I would refer to those as decoupling caps, as does most of the documentation I've seen.

I know bypass caps perhaps isn't the ideal description, but a number of sources still refer to high value capacitance in power applications as bypass, do they not?

But yes, you're right - the requirement here is filtering out noise created by PWM drive of various loads, in addition to bulk input capacitance to DC-DC converters etc.

I know bypass caps perhaps isn’t the ideal description, but a number of sources still refer to high value capacitance in power applications as bypass, do they not?

What are “power applications”? That is a very generic term. In this case, it does appear that you are talking about capacitors placed around the circuit in such a way as to smooth out current spikes that would otherwise propagate around the circuit via the VCC lines. If you are finding it necessary to place many large capacitors around your circuit, perhaps a design review is in order? Proper layout of power and ground lines helps, too.

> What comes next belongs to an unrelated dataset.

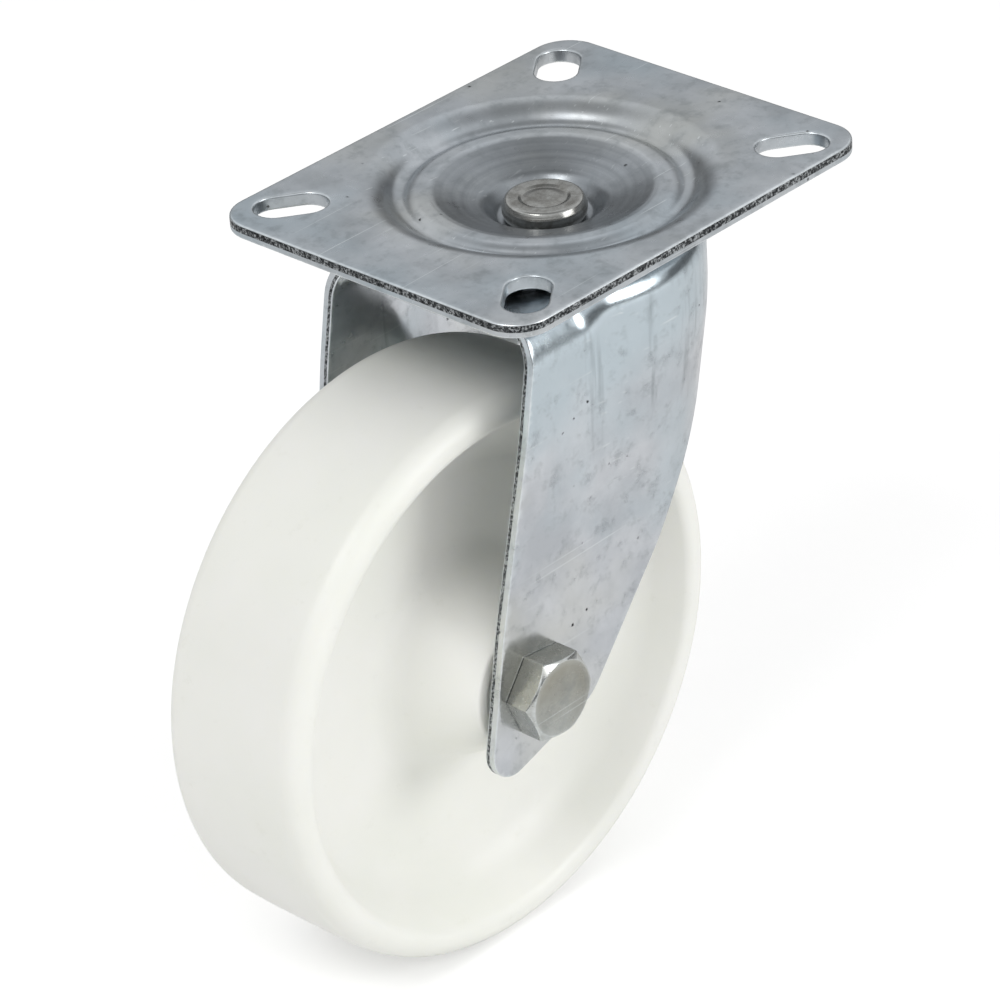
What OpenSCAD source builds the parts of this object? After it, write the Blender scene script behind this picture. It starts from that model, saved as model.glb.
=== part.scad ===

But yes, you’re right - the requirement here is filtering out noise created by PWM drive of various loads, in addition to bulk input capacitance to DC-DC converters etc.

Switch mode power supplies and load controls usually have fairly high frequencies and therefore don’t require really high capacitance.

May we see the schematic?

May we see the schematic?

Right now, no - but not being i'm being a pain :), but because this is just a general 'what-if' discussion at the moment, and in fact you've just taken the words out of my mouth.

If you are finding it necessary to place many large capacitors around your circuit, perhaps a design review is in order? Proper layout of power and ground lines helps, too.

I haven't yet found it necessary at all, as I'm yet to design and have the first PCB fabricated for this project so I have no idea if any issues are currently present. I'm rather thinking in advance, that if some filtering was in order - what are the more reliable options compared to the usual aluminium electrolytics.